INFORMATION SUPPLIED:

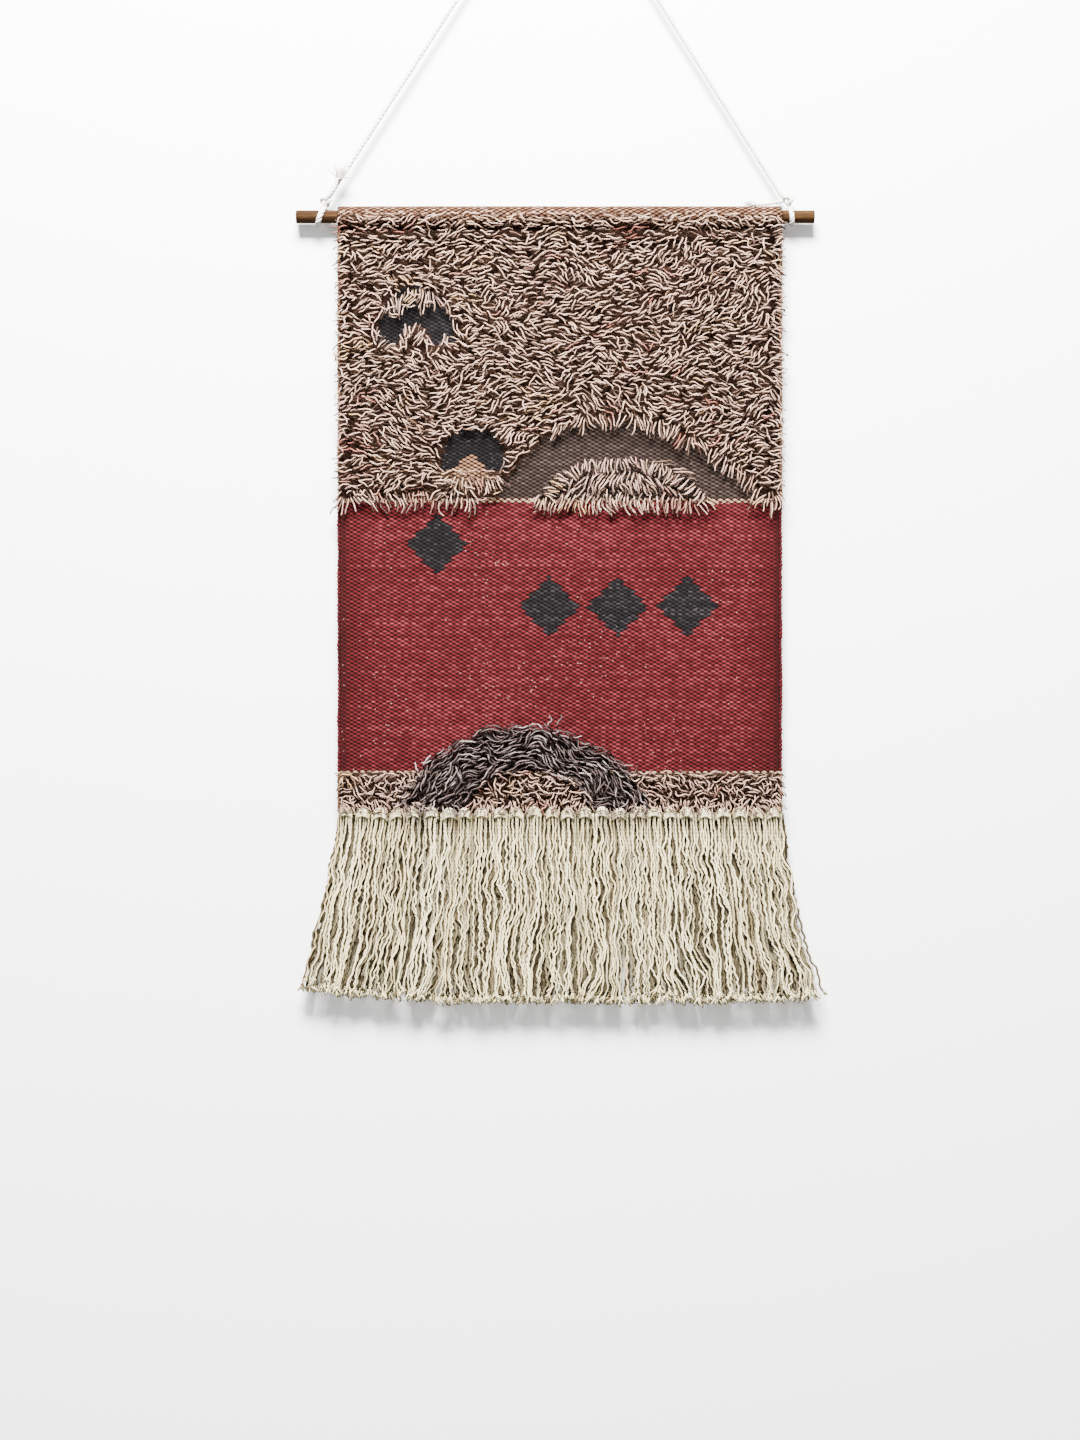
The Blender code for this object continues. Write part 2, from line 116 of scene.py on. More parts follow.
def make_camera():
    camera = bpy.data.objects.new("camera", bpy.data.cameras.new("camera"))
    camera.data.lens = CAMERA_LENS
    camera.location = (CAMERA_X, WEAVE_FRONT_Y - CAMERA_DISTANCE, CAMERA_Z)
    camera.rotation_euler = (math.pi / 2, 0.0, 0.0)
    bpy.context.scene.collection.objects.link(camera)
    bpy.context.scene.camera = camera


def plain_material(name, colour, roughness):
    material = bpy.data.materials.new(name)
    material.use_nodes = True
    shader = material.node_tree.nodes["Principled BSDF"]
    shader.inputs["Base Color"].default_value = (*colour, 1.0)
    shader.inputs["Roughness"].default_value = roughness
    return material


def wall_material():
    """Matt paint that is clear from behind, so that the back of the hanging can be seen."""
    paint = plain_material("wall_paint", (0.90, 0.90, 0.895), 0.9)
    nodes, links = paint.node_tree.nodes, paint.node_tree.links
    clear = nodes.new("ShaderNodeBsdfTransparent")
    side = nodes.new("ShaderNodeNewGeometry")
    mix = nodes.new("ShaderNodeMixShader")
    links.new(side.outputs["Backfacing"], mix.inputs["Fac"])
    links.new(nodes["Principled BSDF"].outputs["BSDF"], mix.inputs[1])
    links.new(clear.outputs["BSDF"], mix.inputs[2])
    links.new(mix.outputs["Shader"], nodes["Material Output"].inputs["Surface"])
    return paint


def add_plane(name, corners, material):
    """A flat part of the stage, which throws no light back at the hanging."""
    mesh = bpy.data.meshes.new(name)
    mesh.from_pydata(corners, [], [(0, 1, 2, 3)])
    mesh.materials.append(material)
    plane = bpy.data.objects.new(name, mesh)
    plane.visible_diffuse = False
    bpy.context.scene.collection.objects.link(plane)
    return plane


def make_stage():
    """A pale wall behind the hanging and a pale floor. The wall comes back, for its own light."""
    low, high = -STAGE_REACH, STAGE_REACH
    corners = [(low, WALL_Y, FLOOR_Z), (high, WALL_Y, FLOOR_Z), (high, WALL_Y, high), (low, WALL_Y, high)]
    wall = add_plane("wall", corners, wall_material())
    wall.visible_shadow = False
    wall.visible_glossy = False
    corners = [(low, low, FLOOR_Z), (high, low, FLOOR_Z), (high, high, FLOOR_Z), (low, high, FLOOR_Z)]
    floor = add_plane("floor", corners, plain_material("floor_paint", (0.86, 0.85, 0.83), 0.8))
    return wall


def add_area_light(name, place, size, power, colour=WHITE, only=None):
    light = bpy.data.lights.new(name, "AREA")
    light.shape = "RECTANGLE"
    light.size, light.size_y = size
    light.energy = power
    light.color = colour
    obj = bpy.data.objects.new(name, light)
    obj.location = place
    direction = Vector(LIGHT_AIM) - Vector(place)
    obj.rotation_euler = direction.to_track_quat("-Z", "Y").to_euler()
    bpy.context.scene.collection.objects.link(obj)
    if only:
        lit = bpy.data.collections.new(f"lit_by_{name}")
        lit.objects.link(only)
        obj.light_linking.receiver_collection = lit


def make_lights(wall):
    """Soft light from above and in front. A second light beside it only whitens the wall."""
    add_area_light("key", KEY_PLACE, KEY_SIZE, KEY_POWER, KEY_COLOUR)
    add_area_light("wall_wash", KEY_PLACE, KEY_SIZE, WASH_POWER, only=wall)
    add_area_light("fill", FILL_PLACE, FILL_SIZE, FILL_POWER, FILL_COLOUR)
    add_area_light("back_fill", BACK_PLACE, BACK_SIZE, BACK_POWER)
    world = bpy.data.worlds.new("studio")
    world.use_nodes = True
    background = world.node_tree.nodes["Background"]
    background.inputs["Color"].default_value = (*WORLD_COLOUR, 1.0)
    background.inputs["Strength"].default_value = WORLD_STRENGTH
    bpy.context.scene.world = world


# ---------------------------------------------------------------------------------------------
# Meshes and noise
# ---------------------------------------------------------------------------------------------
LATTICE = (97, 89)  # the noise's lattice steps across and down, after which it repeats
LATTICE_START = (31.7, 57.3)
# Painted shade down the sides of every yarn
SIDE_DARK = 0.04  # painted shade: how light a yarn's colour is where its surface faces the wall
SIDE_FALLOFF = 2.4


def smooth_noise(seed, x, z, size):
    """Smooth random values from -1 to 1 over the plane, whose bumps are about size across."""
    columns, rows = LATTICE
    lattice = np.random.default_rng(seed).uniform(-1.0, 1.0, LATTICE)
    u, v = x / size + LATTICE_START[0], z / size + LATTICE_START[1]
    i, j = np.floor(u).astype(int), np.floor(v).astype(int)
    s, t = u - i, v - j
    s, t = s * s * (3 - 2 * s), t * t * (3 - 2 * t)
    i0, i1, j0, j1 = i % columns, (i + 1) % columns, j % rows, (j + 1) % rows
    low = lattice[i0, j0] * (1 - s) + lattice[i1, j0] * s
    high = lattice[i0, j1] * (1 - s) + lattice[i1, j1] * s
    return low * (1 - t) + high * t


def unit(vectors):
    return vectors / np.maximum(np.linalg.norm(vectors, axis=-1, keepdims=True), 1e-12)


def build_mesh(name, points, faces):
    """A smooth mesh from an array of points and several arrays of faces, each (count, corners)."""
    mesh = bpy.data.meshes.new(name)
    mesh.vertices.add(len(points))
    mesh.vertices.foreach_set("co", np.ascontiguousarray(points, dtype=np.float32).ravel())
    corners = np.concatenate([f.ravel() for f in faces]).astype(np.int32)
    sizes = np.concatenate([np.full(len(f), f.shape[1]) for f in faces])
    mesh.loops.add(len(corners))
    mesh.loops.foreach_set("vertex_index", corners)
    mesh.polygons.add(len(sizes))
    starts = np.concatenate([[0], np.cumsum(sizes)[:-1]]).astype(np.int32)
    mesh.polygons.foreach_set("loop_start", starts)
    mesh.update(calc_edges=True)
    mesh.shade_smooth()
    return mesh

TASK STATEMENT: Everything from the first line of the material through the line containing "return material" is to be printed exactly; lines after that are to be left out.

COMPLETE ANSWER:
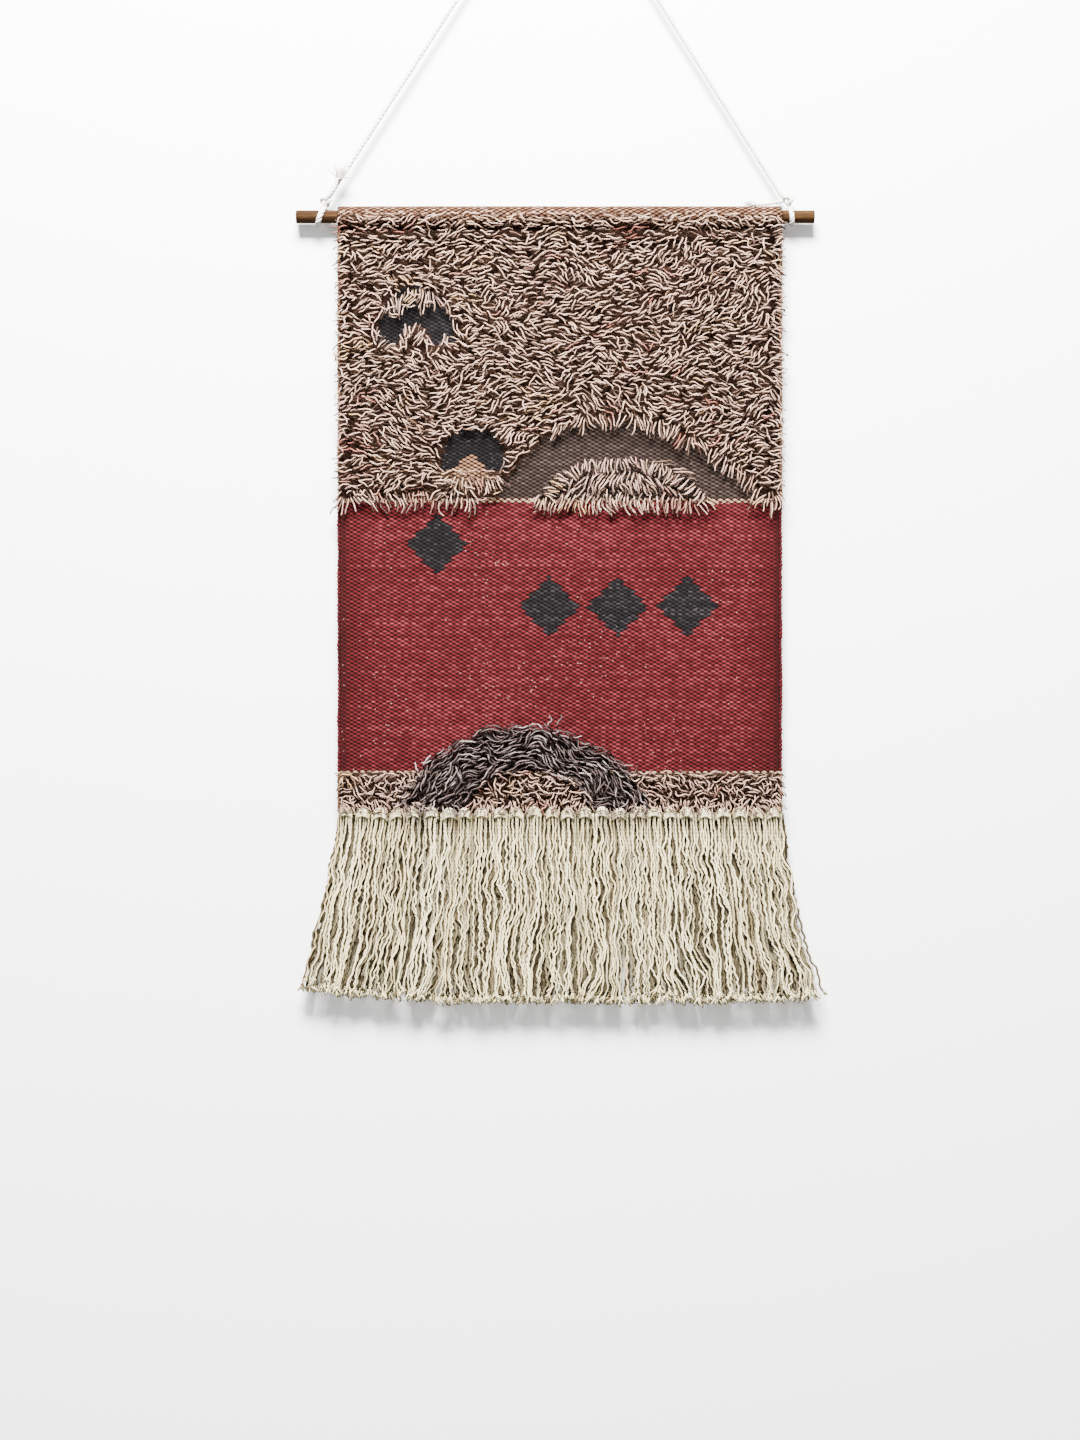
The Blender code for this object continues. Write part 2, from line 116 of scene.py on. More parts follow.
def make_camera():
    camera = bpy.data.objects.new("camera", bpy.data.cameras.new("camera"))
    camera.data.lens = CAMERA_LENS
    camera.location = (CAMERA_X, WEAVE_FRONT_Y - CAMERA_DISTANCE, CAMERA_Z)
    camera.rotation_euler = (math.pi / 2, 0.0, 0.0)
    bpy.context.scene.collection.objects.link(camera)
    bpy.context.scene.camera = camera


def plain_material(name, colour, roughness):
    material = bpy.data.materials.new(name)
    material.use_nodes = True
    shader = material.node_tree.nodes["Principled BSDF"]
    shader.inputs["Base Color"].default_value = (*colour, 1.0)
    shader.inputs["Roughness"].default_value = roughness
    return material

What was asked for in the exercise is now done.